EXERCISE: Restrict the output to the lines below starting at the one that contains "What FreeCAD Python" and ending at the one that contains "as separate pieces.", and restate them word for word, both ends included.
_____
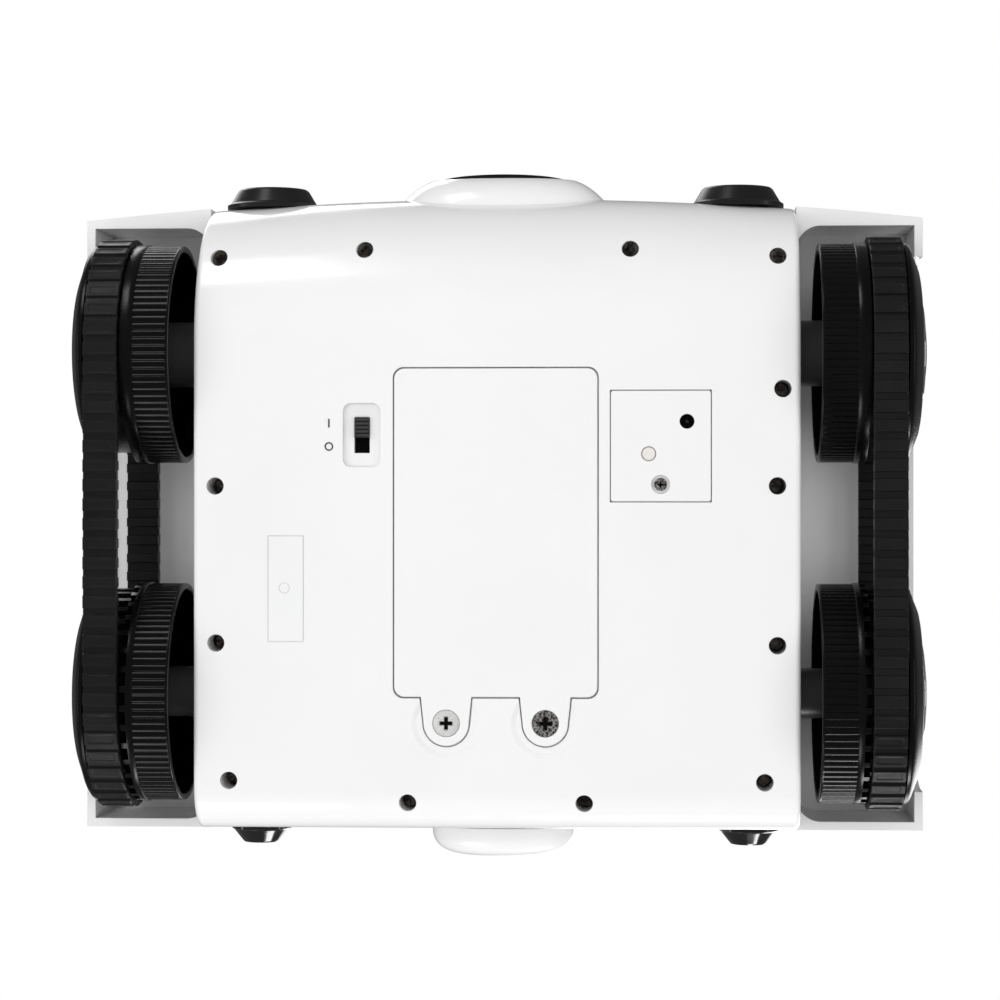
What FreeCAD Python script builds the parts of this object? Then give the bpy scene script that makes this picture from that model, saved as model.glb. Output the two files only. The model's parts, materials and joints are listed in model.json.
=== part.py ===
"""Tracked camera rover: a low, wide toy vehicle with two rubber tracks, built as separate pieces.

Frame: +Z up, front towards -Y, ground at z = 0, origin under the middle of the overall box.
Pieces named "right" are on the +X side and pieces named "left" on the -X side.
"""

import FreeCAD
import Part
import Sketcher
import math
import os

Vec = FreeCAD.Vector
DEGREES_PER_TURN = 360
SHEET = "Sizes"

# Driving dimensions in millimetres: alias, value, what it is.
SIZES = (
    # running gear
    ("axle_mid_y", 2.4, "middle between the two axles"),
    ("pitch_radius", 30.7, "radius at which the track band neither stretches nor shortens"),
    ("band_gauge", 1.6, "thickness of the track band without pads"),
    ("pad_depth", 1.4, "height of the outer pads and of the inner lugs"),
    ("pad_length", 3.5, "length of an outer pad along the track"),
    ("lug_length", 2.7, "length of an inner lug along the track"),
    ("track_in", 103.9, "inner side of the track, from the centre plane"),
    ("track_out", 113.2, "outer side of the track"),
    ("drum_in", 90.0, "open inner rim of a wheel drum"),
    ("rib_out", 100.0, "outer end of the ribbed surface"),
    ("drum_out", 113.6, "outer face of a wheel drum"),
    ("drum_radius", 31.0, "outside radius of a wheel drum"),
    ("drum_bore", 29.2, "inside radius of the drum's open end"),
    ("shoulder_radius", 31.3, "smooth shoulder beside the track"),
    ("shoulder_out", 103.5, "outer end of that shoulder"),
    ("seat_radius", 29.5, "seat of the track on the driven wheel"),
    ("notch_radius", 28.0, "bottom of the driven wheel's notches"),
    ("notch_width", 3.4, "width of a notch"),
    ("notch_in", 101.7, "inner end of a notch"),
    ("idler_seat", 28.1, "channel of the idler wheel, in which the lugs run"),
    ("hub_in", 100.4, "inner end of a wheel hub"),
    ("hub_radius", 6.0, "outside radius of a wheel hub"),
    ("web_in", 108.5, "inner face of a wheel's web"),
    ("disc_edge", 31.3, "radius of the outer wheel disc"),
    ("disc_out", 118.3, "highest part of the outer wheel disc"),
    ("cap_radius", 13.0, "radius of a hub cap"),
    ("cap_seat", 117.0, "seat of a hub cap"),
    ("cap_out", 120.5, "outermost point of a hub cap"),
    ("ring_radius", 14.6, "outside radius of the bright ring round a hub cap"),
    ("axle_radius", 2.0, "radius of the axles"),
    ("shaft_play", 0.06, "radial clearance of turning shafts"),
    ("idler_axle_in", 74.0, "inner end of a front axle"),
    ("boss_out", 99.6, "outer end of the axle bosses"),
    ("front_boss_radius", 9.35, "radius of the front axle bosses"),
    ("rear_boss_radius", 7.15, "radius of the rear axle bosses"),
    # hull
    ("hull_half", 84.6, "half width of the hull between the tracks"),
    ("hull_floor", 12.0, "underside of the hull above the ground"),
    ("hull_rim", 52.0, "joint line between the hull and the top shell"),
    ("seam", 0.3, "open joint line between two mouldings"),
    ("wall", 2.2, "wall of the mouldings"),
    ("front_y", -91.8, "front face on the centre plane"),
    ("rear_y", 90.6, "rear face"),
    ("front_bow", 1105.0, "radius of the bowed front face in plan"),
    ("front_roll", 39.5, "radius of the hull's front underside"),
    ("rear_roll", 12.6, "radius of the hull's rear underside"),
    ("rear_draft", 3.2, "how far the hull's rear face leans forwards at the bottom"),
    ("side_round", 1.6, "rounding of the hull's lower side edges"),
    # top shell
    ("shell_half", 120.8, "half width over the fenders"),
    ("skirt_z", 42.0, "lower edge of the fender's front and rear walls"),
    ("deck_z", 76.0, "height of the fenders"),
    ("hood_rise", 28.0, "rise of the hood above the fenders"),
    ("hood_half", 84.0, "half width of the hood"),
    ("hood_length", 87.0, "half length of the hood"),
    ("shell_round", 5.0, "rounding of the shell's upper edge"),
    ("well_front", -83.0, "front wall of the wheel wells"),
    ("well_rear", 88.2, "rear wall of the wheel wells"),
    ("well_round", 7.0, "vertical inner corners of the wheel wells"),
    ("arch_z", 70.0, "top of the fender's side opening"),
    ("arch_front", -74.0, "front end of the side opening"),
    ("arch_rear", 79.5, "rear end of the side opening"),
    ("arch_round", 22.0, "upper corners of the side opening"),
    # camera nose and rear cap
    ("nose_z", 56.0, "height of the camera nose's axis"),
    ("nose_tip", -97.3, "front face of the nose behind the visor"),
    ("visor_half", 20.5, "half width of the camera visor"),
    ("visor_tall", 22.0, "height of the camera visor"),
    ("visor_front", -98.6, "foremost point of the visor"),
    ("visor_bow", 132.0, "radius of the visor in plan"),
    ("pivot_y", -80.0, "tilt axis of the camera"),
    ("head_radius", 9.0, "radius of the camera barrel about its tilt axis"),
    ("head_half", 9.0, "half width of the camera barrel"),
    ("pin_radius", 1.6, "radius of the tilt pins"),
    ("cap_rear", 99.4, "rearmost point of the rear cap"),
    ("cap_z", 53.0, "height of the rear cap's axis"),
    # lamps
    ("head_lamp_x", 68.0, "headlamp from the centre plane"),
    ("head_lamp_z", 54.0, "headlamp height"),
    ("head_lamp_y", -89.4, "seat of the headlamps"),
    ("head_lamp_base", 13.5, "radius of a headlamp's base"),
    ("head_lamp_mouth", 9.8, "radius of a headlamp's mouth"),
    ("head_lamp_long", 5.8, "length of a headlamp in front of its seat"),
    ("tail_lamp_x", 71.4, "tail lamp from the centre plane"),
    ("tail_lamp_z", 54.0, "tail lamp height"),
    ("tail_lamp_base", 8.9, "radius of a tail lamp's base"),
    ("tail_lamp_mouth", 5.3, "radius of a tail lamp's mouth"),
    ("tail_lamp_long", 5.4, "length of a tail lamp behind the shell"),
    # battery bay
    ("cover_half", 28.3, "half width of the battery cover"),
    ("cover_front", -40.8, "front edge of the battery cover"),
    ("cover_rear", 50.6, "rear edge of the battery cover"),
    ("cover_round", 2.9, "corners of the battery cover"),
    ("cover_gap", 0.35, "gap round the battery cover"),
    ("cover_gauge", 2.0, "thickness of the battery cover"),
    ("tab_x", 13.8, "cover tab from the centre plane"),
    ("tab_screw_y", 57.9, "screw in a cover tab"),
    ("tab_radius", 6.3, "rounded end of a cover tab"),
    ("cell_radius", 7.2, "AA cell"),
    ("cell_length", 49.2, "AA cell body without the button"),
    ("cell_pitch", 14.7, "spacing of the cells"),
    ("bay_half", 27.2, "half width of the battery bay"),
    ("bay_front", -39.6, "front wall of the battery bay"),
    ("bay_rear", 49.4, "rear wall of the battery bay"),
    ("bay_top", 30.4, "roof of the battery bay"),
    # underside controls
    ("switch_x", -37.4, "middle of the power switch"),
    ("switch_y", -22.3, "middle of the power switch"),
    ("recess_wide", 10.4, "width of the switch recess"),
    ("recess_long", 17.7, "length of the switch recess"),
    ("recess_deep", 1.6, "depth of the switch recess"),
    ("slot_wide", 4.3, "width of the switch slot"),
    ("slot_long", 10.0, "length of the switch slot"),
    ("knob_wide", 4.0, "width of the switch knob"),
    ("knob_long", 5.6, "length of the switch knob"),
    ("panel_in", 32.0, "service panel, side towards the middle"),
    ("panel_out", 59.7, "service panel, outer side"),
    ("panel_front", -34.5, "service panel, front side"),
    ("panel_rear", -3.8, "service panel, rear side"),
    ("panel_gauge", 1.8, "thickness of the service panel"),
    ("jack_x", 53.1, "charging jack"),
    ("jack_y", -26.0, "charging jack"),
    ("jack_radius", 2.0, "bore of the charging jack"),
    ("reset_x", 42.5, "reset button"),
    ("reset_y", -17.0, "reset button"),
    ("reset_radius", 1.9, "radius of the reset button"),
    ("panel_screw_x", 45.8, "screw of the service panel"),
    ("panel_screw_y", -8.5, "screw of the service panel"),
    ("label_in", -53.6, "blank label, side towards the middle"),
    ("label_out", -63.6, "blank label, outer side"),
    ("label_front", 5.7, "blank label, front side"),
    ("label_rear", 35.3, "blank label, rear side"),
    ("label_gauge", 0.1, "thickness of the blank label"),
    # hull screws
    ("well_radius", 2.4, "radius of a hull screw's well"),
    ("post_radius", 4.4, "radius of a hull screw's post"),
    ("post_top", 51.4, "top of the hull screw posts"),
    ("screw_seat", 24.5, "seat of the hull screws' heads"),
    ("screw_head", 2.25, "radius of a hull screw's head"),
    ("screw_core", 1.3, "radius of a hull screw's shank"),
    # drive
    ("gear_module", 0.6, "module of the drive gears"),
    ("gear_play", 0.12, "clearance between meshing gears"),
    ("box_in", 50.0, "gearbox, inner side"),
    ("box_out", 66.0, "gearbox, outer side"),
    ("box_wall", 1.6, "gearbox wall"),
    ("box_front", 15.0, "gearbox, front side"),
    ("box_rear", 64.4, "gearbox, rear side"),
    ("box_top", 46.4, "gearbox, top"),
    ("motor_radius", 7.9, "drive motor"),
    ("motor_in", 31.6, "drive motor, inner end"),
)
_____
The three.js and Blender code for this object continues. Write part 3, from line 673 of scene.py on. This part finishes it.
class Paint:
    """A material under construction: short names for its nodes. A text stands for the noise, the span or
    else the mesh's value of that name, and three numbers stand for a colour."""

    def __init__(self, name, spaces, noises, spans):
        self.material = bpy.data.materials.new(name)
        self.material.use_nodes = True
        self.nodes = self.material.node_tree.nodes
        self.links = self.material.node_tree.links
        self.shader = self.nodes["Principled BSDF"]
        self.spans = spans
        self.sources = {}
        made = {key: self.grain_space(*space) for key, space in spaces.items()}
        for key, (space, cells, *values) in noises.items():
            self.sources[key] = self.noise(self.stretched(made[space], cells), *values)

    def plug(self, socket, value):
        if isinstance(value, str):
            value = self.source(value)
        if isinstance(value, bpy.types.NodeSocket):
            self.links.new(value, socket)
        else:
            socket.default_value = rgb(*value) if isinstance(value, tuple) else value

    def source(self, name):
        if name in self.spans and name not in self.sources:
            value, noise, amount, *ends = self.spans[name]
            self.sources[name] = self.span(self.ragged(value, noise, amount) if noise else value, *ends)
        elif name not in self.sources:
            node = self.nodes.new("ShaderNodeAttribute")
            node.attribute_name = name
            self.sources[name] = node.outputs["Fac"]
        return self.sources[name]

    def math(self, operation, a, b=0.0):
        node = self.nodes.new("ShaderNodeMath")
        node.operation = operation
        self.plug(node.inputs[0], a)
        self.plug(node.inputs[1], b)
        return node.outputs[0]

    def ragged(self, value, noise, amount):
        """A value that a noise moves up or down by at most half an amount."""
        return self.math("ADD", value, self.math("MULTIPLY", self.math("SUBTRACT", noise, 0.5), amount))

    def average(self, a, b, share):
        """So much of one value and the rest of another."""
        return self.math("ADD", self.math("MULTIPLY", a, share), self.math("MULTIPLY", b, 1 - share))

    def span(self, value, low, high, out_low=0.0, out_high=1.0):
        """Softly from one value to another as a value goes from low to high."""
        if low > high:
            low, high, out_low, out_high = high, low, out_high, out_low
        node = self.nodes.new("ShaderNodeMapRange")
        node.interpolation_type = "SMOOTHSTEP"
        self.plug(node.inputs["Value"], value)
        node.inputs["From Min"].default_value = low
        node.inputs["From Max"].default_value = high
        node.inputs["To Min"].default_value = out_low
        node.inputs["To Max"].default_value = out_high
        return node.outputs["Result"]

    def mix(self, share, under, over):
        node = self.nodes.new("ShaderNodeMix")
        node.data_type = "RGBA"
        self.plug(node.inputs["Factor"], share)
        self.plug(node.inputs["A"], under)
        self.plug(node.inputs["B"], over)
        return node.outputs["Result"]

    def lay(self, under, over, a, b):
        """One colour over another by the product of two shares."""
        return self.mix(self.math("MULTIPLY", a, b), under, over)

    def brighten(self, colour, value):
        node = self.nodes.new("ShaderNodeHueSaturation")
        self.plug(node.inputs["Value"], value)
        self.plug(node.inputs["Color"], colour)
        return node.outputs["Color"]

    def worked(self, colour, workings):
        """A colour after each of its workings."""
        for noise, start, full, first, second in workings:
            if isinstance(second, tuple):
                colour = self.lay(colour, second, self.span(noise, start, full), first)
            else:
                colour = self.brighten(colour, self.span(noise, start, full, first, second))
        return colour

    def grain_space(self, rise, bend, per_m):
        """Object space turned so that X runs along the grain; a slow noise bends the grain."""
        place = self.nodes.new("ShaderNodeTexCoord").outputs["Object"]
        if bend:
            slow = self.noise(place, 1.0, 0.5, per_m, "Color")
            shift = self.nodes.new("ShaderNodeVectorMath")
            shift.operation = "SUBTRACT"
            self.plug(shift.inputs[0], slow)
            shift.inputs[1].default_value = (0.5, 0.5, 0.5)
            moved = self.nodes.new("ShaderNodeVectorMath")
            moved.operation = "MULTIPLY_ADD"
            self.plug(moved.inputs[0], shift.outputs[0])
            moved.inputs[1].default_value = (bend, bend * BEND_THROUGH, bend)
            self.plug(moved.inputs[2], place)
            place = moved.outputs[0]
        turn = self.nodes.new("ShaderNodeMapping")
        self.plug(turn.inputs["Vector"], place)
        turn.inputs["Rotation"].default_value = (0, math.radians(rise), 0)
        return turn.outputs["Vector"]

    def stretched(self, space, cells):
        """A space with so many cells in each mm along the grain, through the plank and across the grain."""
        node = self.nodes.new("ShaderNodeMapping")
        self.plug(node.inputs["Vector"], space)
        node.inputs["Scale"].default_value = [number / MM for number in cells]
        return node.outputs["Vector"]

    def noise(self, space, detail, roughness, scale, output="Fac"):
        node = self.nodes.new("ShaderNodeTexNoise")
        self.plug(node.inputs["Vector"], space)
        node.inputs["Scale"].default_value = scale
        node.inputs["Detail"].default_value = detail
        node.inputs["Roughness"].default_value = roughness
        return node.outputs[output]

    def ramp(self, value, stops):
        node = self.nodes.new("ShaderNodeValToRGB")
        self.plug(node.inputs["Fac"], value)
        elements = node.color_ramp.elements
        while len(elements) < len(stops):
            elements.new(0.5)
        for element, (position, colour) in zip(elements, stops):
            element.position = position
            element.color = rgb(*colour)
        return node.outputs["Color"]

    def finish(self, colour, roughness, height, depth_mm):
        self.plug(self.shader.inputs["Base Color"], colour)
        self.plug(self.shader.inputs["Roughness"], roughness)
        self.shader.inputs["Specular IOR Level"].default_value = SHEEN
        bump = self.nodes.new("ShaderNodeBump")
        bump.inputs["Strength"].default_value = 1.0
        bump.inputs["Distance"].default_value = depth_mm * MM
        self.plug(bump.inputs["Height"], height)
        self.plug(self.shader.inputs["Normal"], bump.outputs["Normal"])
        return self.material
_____
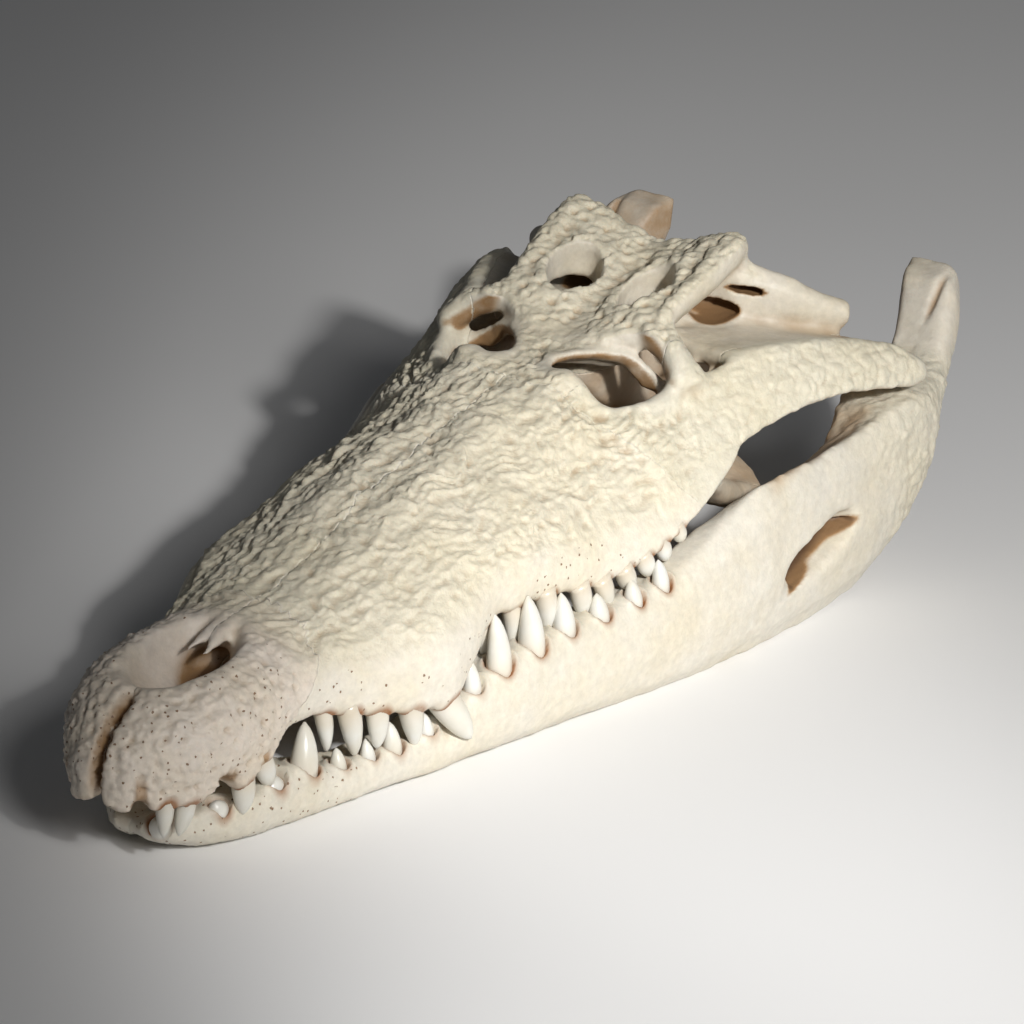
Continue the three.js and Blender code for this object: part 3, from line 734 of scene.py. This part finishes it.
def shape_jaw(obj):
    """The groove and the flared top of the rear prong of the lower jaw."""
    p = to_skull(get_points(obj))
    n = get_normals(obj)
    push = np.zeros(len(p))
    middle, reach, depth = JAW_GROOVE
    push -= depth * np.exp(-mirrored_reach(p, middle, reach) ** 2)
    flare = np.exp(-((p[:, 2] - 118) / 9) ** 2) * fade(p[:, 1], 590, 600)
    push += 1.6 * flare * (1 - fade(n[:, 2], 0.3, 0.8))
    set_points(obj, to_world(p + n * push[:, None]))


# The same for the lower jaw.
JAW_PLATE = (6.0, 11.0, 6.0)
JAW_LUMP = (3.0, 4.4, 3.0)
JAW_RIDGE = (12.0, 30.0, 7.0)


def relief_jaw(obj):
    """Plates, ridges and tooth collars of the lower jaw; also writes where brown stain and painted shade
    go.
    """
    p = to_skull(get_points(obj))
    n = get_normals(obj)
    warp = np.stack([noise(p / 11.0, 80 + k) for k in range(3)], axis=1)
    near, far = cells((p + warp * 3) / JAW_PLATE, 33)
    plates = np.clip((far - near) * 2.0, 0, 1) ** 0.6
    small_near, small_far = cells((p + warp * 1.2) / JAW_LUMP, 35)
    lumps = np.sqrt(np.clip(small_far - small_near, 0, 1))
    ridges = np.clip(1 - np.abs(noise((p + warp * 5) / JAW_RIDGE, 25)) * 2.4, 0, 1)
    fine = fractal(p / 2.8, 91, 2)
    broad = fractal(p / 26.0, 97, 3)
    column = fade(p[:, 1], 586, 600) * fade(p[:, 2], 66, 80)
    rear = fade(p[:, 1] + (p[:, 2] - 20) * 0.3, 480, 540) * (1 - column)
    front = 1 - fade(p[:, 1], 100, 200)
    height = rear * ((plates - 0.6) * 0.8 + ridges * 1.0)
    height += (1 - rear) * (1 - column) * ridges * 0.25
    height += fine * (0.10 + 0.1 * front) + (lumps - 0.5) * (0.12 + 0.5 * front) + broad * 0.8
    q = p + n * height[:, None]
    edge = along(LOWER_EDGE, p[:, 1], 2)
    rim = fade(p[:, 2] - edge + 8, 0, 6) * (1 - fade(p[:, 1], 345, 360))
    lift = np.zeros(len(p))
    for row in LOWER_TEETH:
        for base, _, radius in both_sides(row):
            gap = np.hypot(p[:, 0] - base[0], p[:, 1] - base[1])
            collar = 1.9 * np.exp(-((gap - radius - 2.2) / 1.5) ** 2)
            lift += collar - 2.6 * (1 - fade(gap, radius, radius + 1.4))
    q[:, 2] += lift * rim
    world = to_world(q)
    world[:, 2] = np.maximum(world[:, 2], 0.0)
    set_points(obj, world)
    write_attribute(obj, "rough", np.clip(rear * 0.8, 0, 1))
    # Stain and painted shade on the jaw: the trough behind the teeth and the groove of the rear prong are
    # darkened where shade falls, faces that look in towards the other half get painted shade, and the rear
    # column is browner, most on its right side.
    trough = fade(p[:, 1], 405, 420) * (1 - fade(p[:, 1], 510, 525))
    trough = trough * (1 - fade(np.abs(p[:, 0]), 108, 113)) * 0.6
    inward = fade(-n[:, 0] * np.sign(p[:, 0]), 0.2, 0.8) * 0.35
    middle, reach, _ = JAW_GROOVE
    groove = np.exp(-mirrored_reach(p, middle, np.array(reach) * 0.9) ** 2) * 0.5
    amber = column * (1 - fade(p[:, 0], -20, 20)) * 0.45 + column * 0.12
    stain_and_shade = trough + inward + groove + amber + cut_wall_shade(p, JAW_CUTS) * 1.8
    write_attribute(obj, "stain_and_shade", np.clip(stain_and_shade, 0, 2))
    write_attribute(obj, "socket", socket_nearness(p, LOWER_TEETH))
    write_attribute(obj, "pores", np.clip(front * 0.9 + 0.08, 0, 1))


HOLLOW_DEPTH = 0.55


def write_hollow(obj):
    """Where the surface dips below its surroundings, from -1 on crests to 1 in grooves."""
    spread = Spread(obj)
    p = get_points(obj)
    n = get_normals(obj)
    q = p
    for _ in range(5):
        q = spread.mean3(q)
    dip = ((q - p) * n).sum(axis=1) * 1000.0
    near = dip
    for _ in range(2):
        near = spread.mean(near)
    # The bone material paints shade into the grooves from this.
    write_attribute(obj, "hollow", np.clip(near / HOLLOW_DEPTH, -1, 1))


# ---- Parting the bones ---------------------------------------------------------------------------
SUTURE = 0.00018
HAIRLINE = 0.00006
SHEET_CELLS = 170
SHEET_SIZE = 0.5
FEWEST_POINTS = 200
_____
FULL RESPONSE:
What FreeCAD Python script builds the parts of this object? Then give the bpy scene script that makes this picture from that model, saved as model.glb. Output the two files only. The model's parts, materials and joints are listed in model.json.
=== part.py ===
"""Tracked camera rover: a low, wide toy vehicle with two rubber tracks, built as separate pieces.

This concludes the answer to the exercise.